== Exercise prompt ==
Among the lines below, list those containing the string "materials".

-- BEGIN --

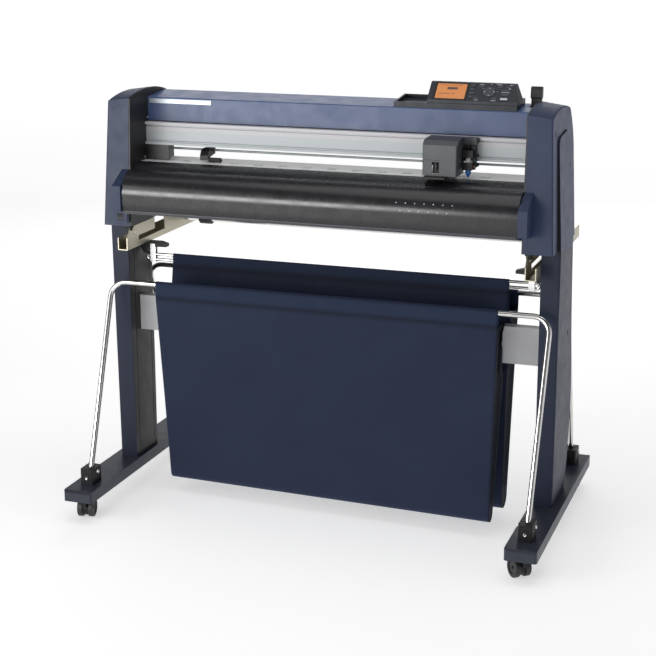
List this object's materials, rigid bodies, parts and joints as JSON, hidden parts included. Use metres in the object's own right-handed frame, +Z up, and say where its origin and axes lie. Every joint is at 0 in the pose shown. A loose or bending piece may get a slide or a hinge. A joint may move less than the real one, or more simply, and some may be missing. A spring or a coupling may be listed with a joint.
{
  "type": "printer cutter",
  "caption": "Floor-standing media cutter: travelling tool carriage over a platen, pinch rollers, control panel, two-column caster stand, roll holder and hanging cloth basket.",
  "frame": {"origin": "on the floor, at the middle of the whole machine's footprint box", "axes": "+X to the operator's right along the rail, -Y towards the operator, +Z up"},
  "size_m": [1.237, 0.7876, 1.125],
  "materials": {
    "aluminium": "clear anodised extrusion",
    "basket_fabric": "navy woven polyester",
    "black_plastic": "fine textured black moulding",
    "black_steel": "matt black painted steel",
    "bright_steel": "ground steel",
    "caster_rubber": "hard black tread",
    "charcoal_guide": "satin charcoal sheet metal",
    "chrome_tube": "polished chrome plated tube",
    "grey_paint": "satin light grey powder coat",
    "holder_blue": "blue plastic blade holder",
    "key_plastic": "satin dark key cap",
    "navy_cover": "satin moulded plastic, dark navy",
    "navy_paint": "satin powder-coated steel and moulded covers, dark navy",
    "platen_grey": "fine matt anodised strip",
    "roller_rubber": "black rubber",
    "screen": "lit orange display",
    "slate_cover": "satin moulded plastic, slate blue",
    "zinc_steel": "zinc plated sheet steel"
  },
  "bodies": {
    "machine": {"left_foot": "navy_paint", "right_foot": "navy_paint", "left_column": "black_steel", "right_column": "black_steel", "left_column_panel": "navy_paint", "right_column_panel": "navy_paint", "left_side_cover": "navy_cover", "right_side_cover": "navy_cover", "left_outer_panel": "navy_cover", "right_outer_panel": "navy_cover", "left_stocker_arm": "zinc_steel", "right_stocker_arm": "zinc_steel", "cross_beam": "grey_paint", "basket_clamps": "black_plastic", "rod_straps": "bright_steel", "front_basket_frame": "chrome_tube", "rear_basket_frame": "chrome_tube", "centre_basket_rod": "chrome_tube", "basket_cloth": "basket_fabric", "end_plates": "black_steel", "chassis_beam": "aluminium", "platen": "platen_grey", "front_guide": "charcoal_guide", "rear_guide": "charcoal_guide", "y_rail": "aluminium", "feed_motor": "black_steel", "carriage_motor": "black_steel", "top_cover": "slate_cover", "panel_housing": "navy_cover", "display": "screen"},
    "left_front_caster": {"left_front_caster_fork": "black_plastic"},
    "left_front_wheels": {"left_front_caster_wheels": "caster_rubber"},
    "right_front_caster": {"right_front_caster_fork": "black_plastic"},
    "right_front_wheels": {"right_front_caster_wheels": "caster_rubber"},
    "left_rear_caster": {"left_rear_caster_fork": "black_plastic"},
    "left_rear_wheels": {"left_rear_caster_wheels": "caster_rubber"},
    "right_rear_caster": {"right_rear_caster_fork": "black_plastic"},
    "right_rear_wheels": {"right_rear_caster_wheels": "caster_rubber"},
    "front_roll_shaft": {"front_roll_shaft": "aluminium"},
    "rear_roll_shaft": {"rear_roll_shaft": "aluminium"},
    "feed_shaft": {"feed_shaft": "bright_steel"},
    "carriage": {"carriage_base": "black_plastic", "carriage_cover": "black_plastic"},
    "drive_pulley": {"drive_pulley": "bright_steel"},
    "idler_pulley": {"idler_pulley": "bright_steel"},
    "tool": {"tool_slide": "black_plastic", "cutter_holder": "holder_blue"},
    "set_lever": {"set_lever": "black_plastic"},
    "left_pinch_arm": {"left_pinch_arm": "black_plastic"},
    "left_pinch_roller": {"left_pinch_roller": "roller_rubber"},
    "right_pinch_arm": {"right_pinch_arm": "black_plastic"},
    "right_pinch_roller": {"right_pinch_roller": "roller_rubber"},
    "soft_key_1": {"soft_key_1": "key_plastic"},
    "soft_key_2": {"soft_key_2": "key_plastic"},
    "soft_key_3": {"soft_key_3": "key_plastic"},
    "soft_key_4": {"soft_key_4": "key_plastic"},
    "arrow_pad": {"arrow_pad": "key_plastic"},
    "enter_key": {"enter_key": "key_plastic"},
    "pause_key": {"pause_key": "key_plastic"},
    "power_switch": {"power_switch": "black_plastic"}
  },
  "joints": [
    {"name": "left_front_caster_swivel", "type": "hinge", "parent": "machine", "child": "left_front_caster", "pos_m": [-0.57875, -0.35375, 0.058], "axis": [0, 0, 1], "continuous": true},
    {"name": "left_front_wheel_spin", "type": "hinge", "parent": "left_front_caster", "child": "left_front_wheels", "pos_m": [-0.58249, -0.33614, 0.025], "axis": [0.9781, 0.2079, 0], "continuous": true},
    {"name": "right_front_caster_swivel", "type": "hinge", "parent": "machine", "child": "right_front_caster", "pos_m": [0.57875, -0.35375, 0.058], "axis": [0, 0, 1], "continuous": true},
    {"name": "right_front_wheel_spin", "type": "hinge", "parent": "right_front_caster", "child": "right_front_wheels", "pos_m": [0.56718, -0.33996, 0.025], "axis": [0.766, 0.6428, 0], "continuous": true},
    {"name": "left_rear_caster_swivel", "type": "hinge", "parent": "machine", "child": "left_rear_caster", "pos_m": [-0.57875, 0.28125, 0.058], "axis": [0, 0, 1], "continuous": true},
    {"name": "left_rear_wheel_spin", "type": "hinge", "parent": "left_rear_caster", "child": "left_rear_wheels", "pos_m": [-0.57114, 0.29756, 0.025], "axis": [0.9063, -0.4226, 0], "continuous": true},
    {"name": "right_rear_caster_swivel", "type": "hinge", "parent": "machine", "child": "right_rear_caster", "pos_m": [0.57875, 0.28125, 0.058], "axis": [0, 0, 1], "continuous": true},
    {"name": "right_rear_wheel_spin", "type": "hinge", "parent": "right_rear_caster", "child": "right_rear_wheels", "pos_m": [0.57259, 0.29816, 0.025], "axis": [0.9397, 0.342, 0], "continuous": true},
    {"name": "front_roll_shaft_spin", "type": "hinge", "parent": "machine", "child": "front_roll_shaft", "pos_m": [0, 0.20375, 0.708], "axis": [1, 0, 0], "continuous": true},
    {"name": "rear_roll_shaft_spin", "type": "hinge", "parent": "machine", "child": "rear_roll_shaft", "pos_m": [0, 0.35975, 0.708], "axis": [1, 0, 0], "continuous": true},
    {"name": "feed_spin", "type": "hinge", "parent": "machine", "child": "feed_shaft", "pos_m": [0, -0.06425, 0.8953], "axis": [1, 0, 0], "continuous": true},
    {"name": "carriage_travel", "type": "slide", "parent": "machine", "child": "carriage", "axis": [1, 0, 0], "range_m": [-0.755, 0.13]},
    {"name": "drive_pulley_spin", "type": "hinge", "parent": "machine", "child": "drive_pulley", "pos_m": [0.542, 0.01175, 0.96], "axis": [0, 0, 1], "continuous": true},
    {"name": "idler_pulley_spin", "type": "hinge", "parent": "machine", "child": "idler_pulley", "pos_m": [-0.542, 0.01175, 0.96], "axis": [0, 0, 1], "continuous": true},
    {"name": "tool_drop", "type": "slide", "parent": "carriage", "child": "tool", "axis": [0, 0, -1], "range_m": [0, 0.0035], "stiffness_N_per_m": 400, "springref_m": -0.004},
    {"name": "lever_tilt", "type": "hinge", "parent": "machine", "child": "set_lever", "pos_m": [0.496, 0.02375, 1.054], "axis": [-1, 0, 0], "range_deg": [0, 45]},
    {"name": "left_pinch_lift", "type": "hinge", "parent": "machine", "child": "left_pinch_arm", "pos_m": [-0.347, -0.02425, 0.93], "axis": [-1, 0, 0], "range_deg": [0, 7.2]},
    {"name": "left_pinch_spin", "type": "hinge", "parent": "left_pinch_arm", "child": "left_pinch_roller", "pos_m": [-0.318, -0.06425, 0.9106], "axis": [1, 0, 0], "continuous": true},
    {"name": "right_pinch_lift", "type": "hinge", "parent": "machine", "child": "right_pinch_arm", "pos_m": [0.273, -0.02425, 0.93], "axis": [-1, 0, 0], "range_deg": [0, 7.2]},
    {"name": "right_pinch_spin", "type": "hinge", "parent": "right_pinch_arm", "child": "right_pinch_roller", "pos_m": [0.302, -0.06425, 0.9106], "axis": [1, 0, 0], "continuous": true},
    {"name": "soft_key_1_press", "type": "slide", "parent": "machine", "child": "soft_key_1", "axis": [0, 0.6811, -0.7322], "range_m": [0, 0.001], "stiffness_N_per_m": 300, "springref_m": -0.0004},
    {"name": "soft_key_2_press", "type": "slide", "parent": "machine", "child": "soft_key_2", "axis": [0, 0.6811, -0.7322], "range_m": [0, 0.001], "stiffness_N_per_m": 300, "springref_m": -0.0004},
    {"name": "soft_key_3_press", "type": "slide", "parent": "machine", "child": "soft_key_3", "axis": [0, 0.6811, -0.7322], "range_m": [0, 0.001], "stiffness_N_per_m": 300, "springref_m": -0.0004},
    {"name": "soft_key_4_press", "type": "slide", "parent": "machine", "child": "soft_key_4", "axis": [0, 0.6811, -0.7322], "range_m": [0, 0.001], "stiffness_N_per_m": 300, "springref_m": -0.0004},
    {"name": "arrow_pad_press", "type": "slide", "parent": "machine", "child": "arrow_pad", "axis": [0, 0.6811, -0.7322], "range_m": [0, 0.001], "stiffness_N_per_m": 300, "springref_m": -0.0004},
    {"name": "enter_key_press", "type": "slide", "parent": "machine", "child": "enter_key", "axis": [0, 0.6811, -0.7322], "range_m": [0, 0.001], "stiffness_N_per_m": 300, "springref_m": -0.0004},
    {"name": "pause_key_press", "type": "slide", "parent": "machine", "child": "pause_key", "axis": [0, 0.6811, -0.7322], "range_m": [0, 0.001], "stiffness_N_per_m": 300, "springref_m": -0.0004},
    {"name": "power_rock", "type": "hinge", "parent": "machine", "child": "power_switch", "pos_m": [-0.531, -0.18325, 0.771], "axis": [1, 0, 0], "range_deg": [-6, 6]}
  ],
  "couplings": [
    {"joint": "drive_pulley_spin", "follows": "carriage_travel", "rad_per_m": 100},
    {"joint": "idler_pulley_spin", "follows": "carriage_travel", "rad_per_m": 100},
    {"joint": "left_pinch_lift", "follows": "lever_tilt", "ratio": 0.15556},
    {"joint": "right_pinch_lift", "follows": "lever_tilt", "ratio": 0.15556}
  ]
}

-- END --

== Output for this task ==
List this object's materials, rigid bodies, parts and joints as JSON, hidden parts included. Use metres in the object's own right-handed frame, +Z up, and say where its origin and axes lie. Every joint is at 0 in the pose shown. A loose or bending piece may get a slide or a hinge. A joint may move less than the real one, or more simply, and some may be missing. A spring or a coupling may be listed with a joint.
  "materials": {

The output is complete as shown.